▸ **GIVEN INSTRUCTION**
Of the lines listed below, return exactly those that run from the line containing "dy = SHIFT_Y * math.cos(2.9 * place)" through the line containing "imported = [obj", both included.
########
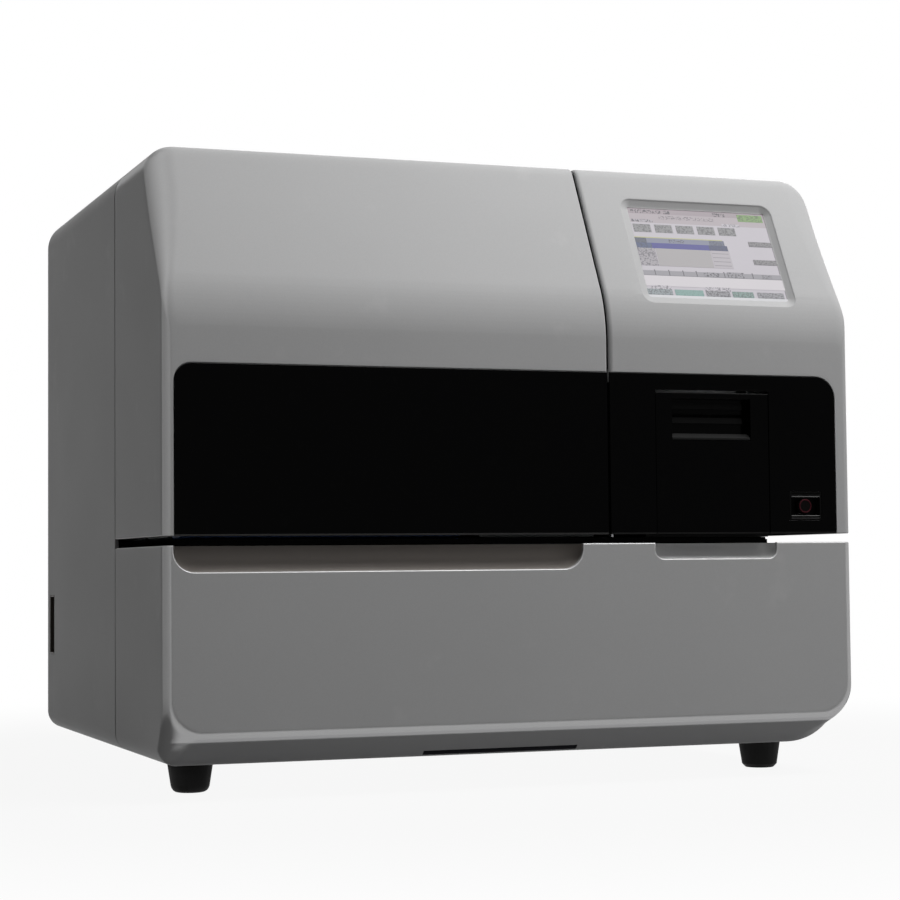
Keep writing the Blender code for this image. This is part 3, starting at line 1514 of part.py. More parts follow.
def probe_holder(paint):
    sides = 12
    block = holder(PROBE_X)
    bore = cylinder("Z", (PROBE_X, PROBE_Y), PROBE_RADIUS + GAP, DECK_TOP, HEIGHT, sides)
    return finish("probe_holder", cut(block, bore), paint, (PROBE_X, PROBE_Y, HOLDER_LOW))


def probe_needle(paint):
    """A steel tube with a fine tip, held in the bore of its holder."""
    tip = 0.0004
    taper = 0.006
    collar = 0.0025
    collar_height = 0.005
    sides = 12
    low = HOLDER_LOW - PROBE_REACH
    top = HOLDER_TOP + GAP
    profile = [
        (tip, low),
        (PROBE_RADIUS, low + taper),
        (PROBE_RADIUS, top),
        (collar, top),
        (collar, top + collar_height),
    ]
    needle = turned("Z", (PROBE_X, PROBE_Y), profile, sides)
    return finish("probe_needle", needle, paint, (PROBE_X, PROBE_Y, HOLDER_LOW))


def catcher_head(paint):
    return finish("catcher_head", holder(CATCHER_X), paint, (CATCHER_X, PROBE_Y, HOLDER_LOW))


def catcher_finger(name, paint, side):
    """One of the two fingers that grip a tube under its rim."""
    width = 0.0025
    half_depth = 0.003
    gap_half = 0.0030
    length = 0.045
    near = CATCHER_X + side * gap_half
    span = sorted((near, near + side * width))
    top = HOLDER_LOW - GAP
    low = (span[0], PROBE_Y - half_depth, top - length)
    high = (span[1], PROBE_Y + half_depth, top)
    return finish(name, box(low, high), paint, (near, PROBE_Y, top))


def rinse_station(paint):
    """A cup that the probe is washed in, under its parking place."""
    outer = 0.009
    inner = 0.0055
    height = 0.030
    floor = 0.010
    base = 0.013
    base_height = 0.003
    low = DECK_TOP + GAP
    profile = [
        (base, low),
        (base, low + base_height),
        (outer, low + base_height),
        (outer, low + height),
        (inner, low + height),
        (inner, low + floor),
    ]
    cup = turned("Z", (PROBE_X, PROBE_Y), profile)
    return finish("rinse_station", cup, paint)


# Back of the cabinet


FAN_INDENT = 0.123
FAN_DROP = 0.160
FAN_SIZE = 0.080
FAN_DEPTH = 0.025
FAN_BORE = 0.038
FAN_HUB = 0.016
INLET = {"indent": 0.108, "z": 0.115, "width": 0.048, "height": 0.028}
INLET_DEPTH = 0.022
PANEL_OUTER = BACK - REAR_PANEL_SETBACK
PANEL_INNER = PANEL_OUTER - SHEET
CONNECTORS = [
    {"indent": 0.213, "z": 0.190, "width": 0.031, "height": 0.012},
    {"indent": 0.168, "z": 0.190, "width": 0.031, "height": 0.012},
    {"indent": 0.128, "z": 0.190, "width": 0.016, "height": 0.014},
]
CONNECTOR_RISE = 0.005
FLUID_PORT_INDENT = 0.133
FLUID_PORT_PITCH = 0.040
FLUID_PORT_COUNT = 3
FLUID_PORT_Z = 0.110
FLUID_THREAD = 0.006
VENT_COUNT = 9
VENT_LENGTH = 0.090
VENT_SLOT = 0.004
VENT_PITCH = 0.010
VENT_INDENT = 0.173
VENT_DROP = 0.190

FAN_X = RIGHT - FAN_INDENT
FAN_Z = HEIGHT - FAN_DROP
VENT_X = LEFT + VENT_INDENT
VENT_Z = HEIGHT - VENT_DROP
FLUID_PORTS_X = [LEFT + FLUID_PORT_INDENT + FLUID_PORT_PITCH * k for k in range(FLUID_PORT_COUNT)]


def middle_of(piece):
    return RIGHT - piece["indent"]


def opening_for(piece, clearance=GAP):
    half = piece["width"] / 2 + clearance
    tall = piece["height"] / 2 + clearance
    x = middle_of(piece)
    low = (x - half, PANEL_INNER - OVERRUN, piece["z"] - tall)
    high = (x + half, PANEL_OUTER + OVERRUN, piece["z"] + tall)
    return box(low, high)


def rear_panel(paint):
    low, high = rear_panel_corners(GAP)
    panel = box((low[0], PANEL_INNER, low[1]), (high[0], PANEL_OUTER, high[1]))
    sides = 32
    small_sides = 12
    start = PANEL_INNER - OVERRUN
    end = PANEL_OUTER + OVERRUN
    cut(panel, *[opening_for(piece) for piece in [INLET, *CONNECTORS]])
    cut(panel, cylinder("Y", (FAN_X, FAN_Z), FAN_BORE, start, end, sides))
    for x in FLUID_PORTS_X:
        cut(panel, cylinder("Y", (x, FLUID_PORT_Z), FLUID_THREAD + GAP, start, end, small_sides))
    half = VENT_LENGTH / 2
    for k in range(VENT_COUNT):
        z = VENT_Z + VENT_PITCH * (k - (VENT_COUNT - 1) / 2)
        low = (VENT_X - half, start, z - VENT_SLOT / 2)
        high = (VENT_X + half, end, z + VENT_SLOT / 2)
        cut(panel, box(low, high))
    return finish("rear_panel", panel, paint)


def fan_frame(paint):
    half = FAN_SIZE / 2
    corner = 0.005
    sides = 32
    strut = 0.004
    strut_depth = 0.003
    back = PANEL_INNER - GAP
    front = back - FAN_DEPTH
    outline = rectangle((FAN_X - half, FAN_Z - half), (FAN_X + half, FAN_Z + half), corner, 2)
    frame = prism(outline, "Y", front, back)
    cut(frame, cylinder("Y", (FAN_X, FAN_Z), FAN_BORE, front - OVERRUN, back + OVERRUN, sides))
    inset = 0.001
    reach = half - inset
    for across, up in ((reach, strut / 2), (strut / 2, reach)):
        low = (FAN_X - across, front, FAN_Z - up)
        high = (FAN_X + across, front + strut_depth, FAN_Z + up)
        union(frame, box(low, high))
    union(frame, cylinder("Y", (FAN_X, FAN_Z), FAN_HUB, front, front + strut_depth))
    return finish("fan_frame", frame, paint)


def fan_rotor(paint):
    """A hub with seven pitched blades."""
    blades = 7
    strut_depth = 0.003
    tip_clearance = 0.0015
    thickness = 0.0016
    pitch = math.radians(35)
    back = PANEL_INNER - GAP
    low = back - FAN_DEPTH + strut_depth + GAP
    high = back - strut_depth
    rotor = cylinder("Y", (FAN_X, FAN_Z), FAN_HUB, low, high)
    blade_share = 0.75
    depth = (high - low) * blade_share
    root_share = 0.75
    for k in range(blades):
        blade = box(
            (FAN_HUB * root_share, -depth / 2, -thickness / 2),
            (FAN_BORE - tip_clearance, depth / 2, thickness / 2),
        )
        turn(blade, Matrix.Rotation(pitch, 4, "X"))
        turn(blade, Matrix.Rotation(2 * math.pi * k / blades, 4, "Y"))
        turn(blade, Matrix.Translation(Vector((FAN_X, (low + high) / 2, FAN_Z))))
        union(rotor, blade)
    return finish("fan_rotor", rotor, paint, (FAN_X, (low + high) / 2, FAN_Z))


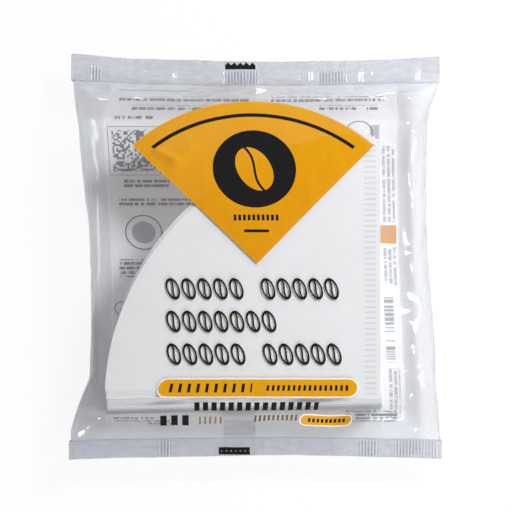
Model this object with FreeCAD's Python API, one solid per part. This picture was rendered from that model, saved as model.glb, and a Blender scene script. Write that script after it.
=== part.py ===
"""A sealed pack of folded cone coffee filters, lying on its back.

A tube of clear film is closed by a crimped seal at each end and by a fin seam
down the middle of its back. It holds a stack of paper filters. Each filter is
one sheet folded in two along its straight lower edge, joined along its other
straight edge by a crimped seam, and open along its arc. The front filters are
fanned a little against the squared stack behind them.

Millimetres. X runs across the pack, Y from its bottom seal to its top seal,
and Z up from the surface that the pack lies on.
"""

import FreeCAD
import Part

import math
import os

# One folded filter: two plies with a thin gap, closed at the fold and the seam
FILTER_RADIUS = 130.0
FILTER_ANGLE = 88.0
PLY = 0.1
PLY_GAP = 0.035
SEAM_WIDTH = 7.0

# Crimp marks pressed across the seam of the front filter
MARK_PITCH = 2.7
MARK_WIDTH = 0.6
MARK_LENGTH = 5.0
MARK_INSET = 2.0
MARK_DEPTH = 0.05

# Stack
FILTER_COUNT = 100
FILTER_SPACING = 0.01
RIM_FACETS = 12
SHIFT_X = 0.35
SHIFT_Y = 0.3
SHIFT_TURN = 0.12

# Fan of the front filters: the squared stack is turned and moved against the
# front filter, and each loose filter stands at a share of the way between
FAN_TURN = 3.4
FAN_X = 1.0
FAN_Y = 3.9
LOOSE_SHARES = (0.0, 0.33, 0.6)

# Film tube, and how far its walls stand apart where they meet at a fold or seal
FILM = 0.2
FOLD_GAP = 0.5
SEAL_EDGE = 0.5

# Room in the tube beyond the stack
STACK_CLEARANCE = 0.1
WIDTH_ROOM = 46.0
LENGTH_ROOM = 48.0
CORNER_FROM_RIGHT = 29.0
CORNER_FROM_BOTTOM = 15.8
PANEL_ROOM = 0.5
PANEL_ROOM_RIGHT = 8.0
FOLD_DRAW = 9.5
ROUND_FACETS = 6

# End seals
BOTTOM_CRIMP = 8.0
TOP_CRIMP = 7.0
TOP_MARGIN = 5.0
CRIMP_PITCH = 1.6
CRIMP_HEIGHT = 0.45

# Fin seam, folded flat against the back
FIN_WIDTH = 15.0
FIN_EDGE = 0.0

# Places that follow from the sizes above
FILTER_THICKNESS = 2 * PLY + PLY_GAP
FILTER_PITCH = FILTER_THICKNESS + FILTER_SPACING
STACK_HEIGHT = FILTER_COUNT * FILTER_PITCH
FIN_THICKNESS = 2 * FILM
STACK_FLOOR = FIN_THICKNESS + FILM + STACK_CLEARANCE
BAG_MIDDLE = STACK_FLOOR + STACK_HEIGHT / 2
RISE = STACK_HEIGHT / 2 + STACK_CLEARANCE - FOLD_GAP / 2

HALF_WIDTH = (FILTER_RADIUS + WIDTH_ROOM) / 2
BODY_LENGTH = FILTER_RADIUS + LENGTH_ROOM
FULL_LENGTH = BOTTOM_CRIMP + BODY_LENGTH + TOP_CRIMP + TOP_MARGIN
BODY_BOTTOM = BOTTOM_CRIMP - FULL_LENGTH / 2
BODY_TOP = BODY_BOTTOM + BODY_LENGTH
CORNER_X = HALF_WIDTH - CORNER_FROM_RIGHT
CORNER_Y = BODY_BOTTOM + CORNER_FROM_BOTTOM
FOLD_WAY = 90.0 + FILTER_ANGLE

# The flat front panel covers the stack
STACK_TIP_Y = CORNER_Y + FAN_Y + FILTER_RADIUS * math.sin(math.radians(FOLD_WAY + FAN_TURN))
PANEL_LEFT = CORNER_X - FILTER_RADIUS - PANEL_ROOM
PANEL_RIGHT = CORNER_X + FAN_X + PANEL_ROOM_RIGHT
PANEL_BOTTOM = min(CORNER_Y, STACK_TIP_Y) - PANEL_ROOM - SHIFT_Y

# Rings of the tube: share of the way from the bottom seal to the top seal, how
# far the left and the right fold are drawn in there as shares of FOLD_DRAW, and
# the share of the full height reached there
PANEL_START = (PANEL_BOTTOM - BODY_BOTTOM) / BODY_LENGTH
RINGS = (
    (0.0, 0.0, 0.0, 0.0),
    (0.028, 0.0, 0.04, 0.38),
    (PANEL_START, 0.42, 0.13, 1.0),
    (0.167, 1.0, 0.21, 1.0),
    (0.532, 0.9, 0.59, 1.0),
    (0.871, 0.34, 0.61, 1.0),
    (0.927, 0.21, 0.48, 1.0),
    (0.978, 0.06, 0.08, 0.42),
    (1.0, 0.0, 0.0, 0.0),
)


def box(x0, x1, y0, y1, z0, z1):
    """A block between two corners."""
    return Part.makeBox(x1 - x0, y1 - y0, z1 - z0, FreeCAD.Vector(x0, y0, z0))


def face(points):
    """A flat face with straight edges."""
    return Part.Face(Part.makePolygon(points + points[:1]))


def ring(y, left_in, right_in, share, inset):
    """The corners of one cross-section of the tube.

    inset is 0 for the outside of the film and FILM for its inside.
    """
    base = FOLD_GAP / 2 + FILM - inset
    left = -HALF_WIDTH + left_in + inset
    right = HALF_WIDTH - right_in - inset
    rounds = (
        (left, PANEL_LEFT, 1, 1),
        (right, PANEL_RIGHT, 1, -1),
        (right, PANEL_RIGHT, -1, 1),
        (left, PANEL_LEFT, -1, -1),
    )
    points = []
    for fold_x, panel_x, side, order in rounds:
        for step in range(ROUND_FACETS + 1)[::order]:
            turn = math.pi / 2 * step / ROUND_FACETS
            x = fold_x + (panel_x - fold_x) * (1 - math.cos(turn))
            z = BAG_MIDDLE + side * (base + share * RISE * math.sin(turn))
            points.append(FreeCAD.Vector(x, y, z))
    return points


def tube(inset):
    """The body of the bag between its seals, skinned in small flat facets."""
    rings = []
    for way, left_in, right_in, share in RINGS:
        y = BODY_BOTTOM + way * BODY_LENGTH
        if inset:
            y = min(max(y, BODY_BOTTOM + SEAL_EDGE), BODY_TOP - SEAL_EDGE)
        rings.append(ring(y, FOLD_DRAW * left_in, FOLD_DRAW * right_in, share, inset))
    faces = [face(rings[0]), face(rings[-1])]
    for near, far in zip(rings, rings[1:]):
        for a, b, c, d in zip(near, near[1:] + near[:1], far[1:] + far[:1], far):
            faces.append(face([a, b, c]))
            faces.append(face([a, c, d]))
    solid = Part.Solid(Part.Shell(faces))
    if solid.Volume < 0:
        solid.reverse()
    return solid


def crimp_band(y0, y1):
    """Two layers of film pressed together into ribs that run along Y."""
    folds = 2 * round(2 * HALF_WIDTH / CRIMP_PITCH)
    upper = []
    lower = []
    for fold in range(folds + 1):
        x = HALF_WIDTH * (2 * fold / folds - 1)
        z = BAG_MIDDLE + CRIMP_HEIGHT / 2 * (1 if fold % 2 else -1)
        upper.append(FreeCAD.Vector(x, y0, z + FILM))
        lower.append(FreeCAD.Vector(x, y0, z - FILM))
    return face(upper + lower[::-1]).extrude(FreeCAD.Vector(0, y1 - y0, 0))


def top_margin():
    """The plain lip beyond the top seal, where both layers flatten again."""
    root_y = BODY_TOP + TOP_CRIMP
    root_z = FOLD_GAP / 2 + FILM
    corners = (
        (root_y, root_z),
        (root_y + TOP_MARGIN, FILM),
        (root_y + TOP_MARGIN, -FILM),
        (root_y, -root_z),
    )
    side = [FreeCAD.Vector(-HALF_WIDTH, y, BAG_MIDDLE + z) for y, z in corners]
    return face(side).extrude(FreeCAD.Vector(2 * HALF_WIDTH, 0, 0))


def fin_part(shape):
    """The stretch of the fin seam that lies against the back of shape."""
    roof = BAG_MIDDLE + CRIMP_HEIGHT
    room = box(FIN_EDGE - FIN_WIDTH, FIN_EDGE, -FULL_LENGTH, FULL_LENGTH, -FIN_THICKNESS, roof)
    return shape.translated(FreeCAD.Vector(0, 0, -FIN_THICKNESS)).common(room)


def film_bag():
    """The film tube with its end seals and the fin seam on its back."""
    walls = [
        tube(0.0),
        crimp_band(BODY_BOTTOM - BOTTOM_CRIMP, BODY_BOTTOM),
        crimp_band(BODY_TOP, BODY_TOP + TOP_CRIMP),
        top_margin(),
    ]
    fin = [fin_part(wall) for wall in walls]
    bag = walls[0].fuse(walls[1:] + fin).removeSplitter()
    return bag.cut(tube(FILM).removeSplitter())


def rim_point(angle, z):
    """A point of a filter's rim, the filter's corner being at the origin."""
    turn = math.radians(angle)
    return FreeCAD.Vector(FILTER_RADIUS * math.cos(turn), FILTER_RADIUS * math.sin(turn), z)


def sector(z0, thickness):
    """A flat sector with a true arc for its rim."""
    corner = FreeCAD.Vector(0, 0, z0)
    start = rim_point(90, z0)
    middle = rim_point(90 + FILTER_ANGLE / 2, z0)
    end = rim_point(FOLD_WAY, z0)
    outline = Part.Wire(
        [
            Part.makeLine(corner, start),
            Part.Arc(start, middle, end).toShape(),
            Part.makeLine(end, corner),
        ]
    )
    return Part.Face(outline).extrude(FreeCAD.Vector(0, 0, thickness))


def fold_edge():
    """The half-round edge where the sheet turns back on itself."""
    way = math.radians(FOLD_WAY)
    along = FreeCAD.Vector(math.cos(way), math.sin(way), 0)
    out = FreeCAD.Vector(-math.sin(way), math.cos(way), 0)
    radius = FILTER_THICKNESS / 2
    low = FreeCAD.Vector(0, 0, 0)
    nose = FreeCAD.Vector(0, 0, radius) + out * radius
    high = FreeCAD.Vector(0, 0, FILTER_THICKNESS)
    profile = Part.Wire([Part.Arc(low, nose, high).toShape(), Part.makeLine(high, low)])
    return Part.Face(profile).extrude(along * (FILTER_RADIUS - radius))


def seam_marks():
    """The row of short pressed lines across the seam."""
    count = int((FILTER_RADIUS - 2 * MARK_INSET) / MARK_PITCH)
    marks = []
    for row in range(count):
        y = MARK_INSET + (row + 0.5) * MARK_PITCH
        marks.append(
            box(
                -MARK_INSET - MARK_LENGTH, -MARK_INSET,
                y - MARK_WIDTH / 2, y + MARK_WIDTH / 2,
                FILTER_THICKNESS - MARK_DEPTH, FILTER_THICKNESS + MARK_DEPTH,
            )
        )
    return marks


def folded_filter(marked):
    """One filter: two plies, a round fold, a closed seam and an open rim."""
    gap = sector(PLY, PLY_GAP)
    gap.translate(FreeCAD.Vector(-SEAM_WIDTH, PLY, 0))
    body = sector(0.0, FILTER_THICKNESS).fuse(fold_edge()).cut(gap)
    if marked:
        body = body.cut(Part.makeCompound(seam_marks()))
    return body.removeSplitter()


def packed_filter():
    """One filter of the squared stack, with its rim in straight stretches."""
    rim = [rim_point(90 + FILTER_ANGLE * i / RIM_FACETS, 0) for i in range(RIM_FACETS + 1)]
    return face([FreeCAD.Vector(0, 0, 0)] + rim).extrude(FreeCAD.Vector(0, 0, FILTER_THICKNESS))


def placed(shape, place, share, turn, dx, dy):
    """shape set into the stack. place counts from the front filter, at 0."""
    shape = shape.copy()
    shape.rotate(FreeCAD.Vector(0, 0, 0), FreeCAD.Vector(0, 0, 1), share * FAN_TURN + turn)
    z = STACK_FLOOR + (FILTER_COUNT - 1 - place) * FILTER_PITCH
    shape.translate(FreeCAD.Vector(CORNER_X + share * FAN_X + dx, CORNER_Y + share * FAN_Y + dy, z))
    return shape


def filter_stack():
    """The squared stack behind the loose filters, each filter a solid."""
    shape = packed_filter()
    solids = []
    for place in range(len(LOOSE_SHARES), FILTER_COUNT):
        turn = SHIFT_TURN * math.sin(2.3 * place)
        dx = SHIFT_X * math.sin(1.7 * place)
        dy = SHIFT_Y * math.cos(2.9 * place)
        solids.append(placed(shape, place, 1.0, turn, dx, dy))
    return Part.makeCompound(solids)


def main():
    os.makedirs("parts", exist_ok=True)
    film_bag().exportStep("parts/film_bag.step")
    filter_stack().exportStep("parts/filter_stack.step")
    for place, share in enumerate(LOOSE_SHARES):
        name = f"loose_filter_{place}" if place else "front_filter"
        shape = placed(folded_filter(place == 0), place, share, 0, 0, 0)
        shape.exportStep(f"parts/{name}.step")


main()
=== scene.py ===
"""Dresses the sealed pack of cone coffee filters.

The clear film is a flat tube of film that a cloth simulation settles round the
stack, so its drape and slack come from its own flat size. The seals and the fin
follow the settled film, and the main folds of the corners and sides are pressed
in afterwards. All print is drawn in flat film places, in millimetres from the
pack's middle.
"""

import math

import bpy
import numpy as np
from mathutils import Matrix, Vector


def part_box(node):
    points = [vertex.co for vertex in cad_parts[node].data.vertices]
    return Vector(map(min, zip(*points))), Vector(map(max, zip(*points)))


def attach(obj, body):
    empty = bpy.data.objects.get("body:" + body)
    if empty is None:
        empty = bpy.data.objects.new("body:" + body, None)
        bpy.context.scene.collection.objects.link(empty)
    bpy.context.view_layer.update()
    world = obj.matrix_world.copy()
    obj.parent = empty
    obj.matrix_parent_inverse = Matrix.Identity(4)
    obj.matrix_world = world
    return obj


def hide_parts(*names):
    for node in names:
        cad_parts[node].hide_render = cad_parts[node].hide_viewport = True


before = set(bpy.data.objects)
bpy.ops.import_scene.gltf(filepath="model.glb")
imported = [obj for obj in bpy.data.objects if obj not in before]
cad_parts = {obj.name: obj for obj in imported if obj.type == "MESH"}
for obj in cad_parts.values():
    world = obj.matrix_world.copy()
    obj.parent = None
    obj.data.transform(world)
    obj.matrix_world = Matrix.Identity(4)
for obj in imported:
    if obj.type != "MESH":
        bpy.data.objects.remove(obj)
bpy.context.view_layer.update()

bl_info = {
    "name": "Coffee filter pack",
    "version": (1, 0, 0),
    "blender": (4, 5, 0),
    "location": "View3D > Sidebar > Filter pack",
    "description": "Builds a sealed film pack of folded cone coffee filters",
    "category": "Object",
}

MM = 0.001
BAG_LOW, BAG_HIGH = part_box("film_bag")
FRONT_LOW, FRONT_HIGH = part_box("front_filter")
STACK_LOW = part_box("filter_stack")[0]
BODY = "root"

# Where the film's parts lie in the formed pack
MIDDLE_Z = 12.95 * MM
BACK_Z = 0.4 * MM
PANEL_LEFT, PANEL_RIGHT = -71.5 * MM, 68.0 * MM
PANEL_BOTTOM, PANEL_TOP = -76.2 * MM, 74.0 * MM
BODY_BOTTOM = BAG_LOW.y + 8.0 * MM
BODY_TOP = BAG_HIGH.y - 12.0 * MM

# The stack's own places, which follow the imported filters
CORNER = Vector((FRONT_HIGH.x, FRONT_LOW.y + 0.12 * MM, 0.0))
FILTER_TURN = 88.0
FILTER_PITCH = 0.245 * MM
LOOSE_NODES = (
    ("front_sheet", "front_filter"),
    ("loose_sheet_1", "loose_filter_1"),
    ("loose_sheet_2", "loose_filter_2"),
)
# How far the loose filters are fanned towards the squared stack's place
LOOSE_SHARES = (0.0, 0.33, 0.6)
FAN_TURN = 3.4
FAN_SHIFT = Vector((1.0, 3.9, 0.0)) * MM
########
▸ **ANSWER TO THE EXERCISE**
        dy = SHIFT_Y * math.cos(2.9 * place)
        solids.append(placed(shape, place, 1.0, turn, dx, dy))
    return Part.makeCompound(solids)


def main():
    os.makedirs("parts", exist_ok=True)
    film_bag().exportStep("parts/film_bag.step")
    filter_stack().exportStep("parts/filter_stack.step")
    for place, share in enumerate(LOOSE_SHARES):
        name = f"loose_filter_{place}" if place else "front_filter"
        shape = placed(folded_filter(place == 0), place, share, 0, 0, 0)
        shape.exportStep(f"parts/{name}.step")


main()
=== scene.py ===
"""Dresses the sealed pack of cone coffee filters.

The clear film is a flat tube of film that a cloth simulation settles round the
stack, so its drape and slack come from its own flat size. The seals and the fin
follow the settled film, and the main folds of the corners and sides are pressed
in afterwards. All print is drawn in flat film places, in millimetres from the
pack's middle.
"""

import math

import bpy
import numpy as np
from mathutils import Matrix, Vector


def part_box(node):
    points = [vertex.co for vertex in cad_parts[node].data.vertices]
    return Vector(map(min, zip(*points))), Vector(map(max, zip(*points)))


def attach(obj, body):
    empty = bpy.data.objects.get("body:" + body)
    if empty is None:
        empty = bpy.data.objects.new("body:" + body, None)
        bpy.context.scene.collection.objects.link(empty)
    bpy.context.view_layer.update()
    world = obj.matrix_world.copy()
    obj.parent = empty
    obj.matrix_parent_inverse = Matrix.Identity(4)
    obj.matrix_world = world
    return obj


def hide_parts(*names):
    for node in names:
        cad_parts[node].hide_render = cad_parts[node].hide_viewport = True


before = set(bpy.data.objects)
bpy.ops.import_scene.gltf(filepath="model.glb")
imported = [obj for obj in bpy.data.objects if obj not in before]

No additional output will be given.